In a statement on the band's website, Champion said: "It is with great regret that we have had to cancel our shows in your towns this week.

"Chris is suffering from some issues with his throat and it was felt by his doctor that if he didn't give his voice a rest he might not be able to sing for the rest of the US dates.

"Please be assured that we are planning to return to the US in the spring of 2006 and when we do we will definitely reschedule both of these shows.

"Lastly, I and the band apologise for any inconvenience we may have caused due to the cancellation of these shows."
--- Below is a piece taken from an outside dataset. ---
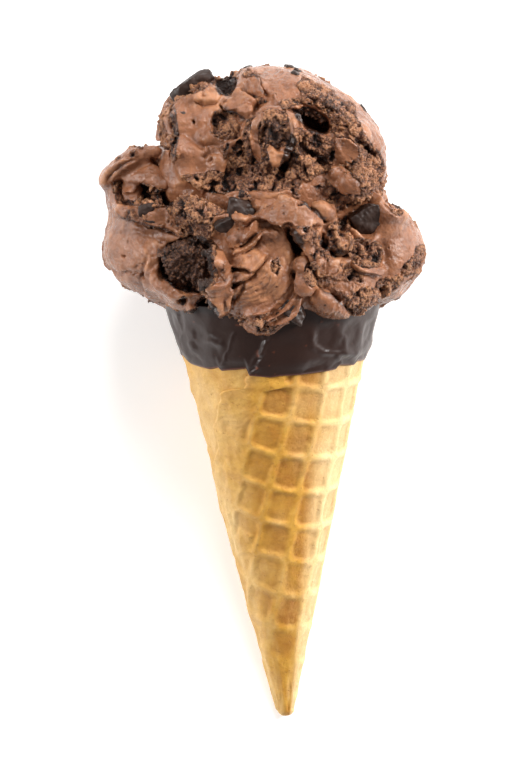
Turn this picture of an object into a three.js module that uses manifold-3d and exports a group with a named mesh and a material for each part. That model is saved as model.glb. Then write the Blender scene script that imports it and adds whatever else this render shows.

People with tickets to the cancelled Birmingham show at the Verizon Wireless Pavilion are being asked to return their tickets for a refund.

Source-BBC UK

Saturday, September 17, 2005

Coldplay X & Y Review



Musicians who shun the limelight, who choose idiosyncrasy over accessibility, who content themselves with whoever shows up and whoever picks up their records, are choosing to ignore one of pop music’s most troubling conundrums. Turning a blind eye to your art’s reception means you never have to worry yourself with reconciling music with integrity with music that sells. This is not an easy task. The guys who record sincerity for multinational record companies leave themselves open to the sharp wit of the critic and the casual fan alike. Though the pioneers will always have our applause, we should reserve a particular kind of respect for those bands who willingly make populist music without churning out rubbish, who don’t make their Kid A or their No Code, who refuse to turn their backs.

With X&Y, Coldplay’s third full-length, Britain’s university lads make a mighty case for the stadium tour. While the mopey preciousness of 2000’s Parachutes wore thin, and 2002’s A Rush of Blood to the Head sounded over-thought and over-done, X&Y is a bullish wash of bold melody and careening guitar -- and Coldplay’s least affected record to date. Compare, for example, the mega-hit “The Scientist” from Rush of Blood and X&Y’s “Fix You.” Both build off of simple keyboard runs, both deal in Chris Martin’s impassioned platitudes, and both are easily digestible (or horrific, depending on your point-of-view). But while the older track constructs its drama with measured, plodding predictability, each verse and chorus adding another track ’til the whole things feels more like Lincoln Logs than rock ’n’ roll, “Fix You” is ready-made -- a complete package with a better melody, better production, and a bigger pay-off.

Plus -- and this is crucial -- frontman Chris Martin is no longer just the nice boy with a big heart and box of chocolates. With his mates pulling a greater share of the sonic load, Martin is a more assertive frontman, willing to dish out lines like “the future’s for discovering” and ”steal my heart and hold my tongue/ I feel my time, my time has come” without wondering if you’d like some tea first. This may just be Martin’s new wedding ring exerting its influence, but now more than ever, Coldplay’s lyrical generalities transcend its lead singer’s domestic bliss. And with an expanded musical palate -- Kraftwerk and Depeche Mode to name a few -- there’s even more to wrap your arms around.

People will fall in love to this music, and Coldplay knows it. They also, finally, know how to make sincerity swing, how to touch people without hushing them up, and how to write a melody George Harrison could be proud of. Pray they don’t multiply, pray their egos stay small, but doff your hat nonetheless to the few hopeless romantics who occasionally make music worthy of the sales.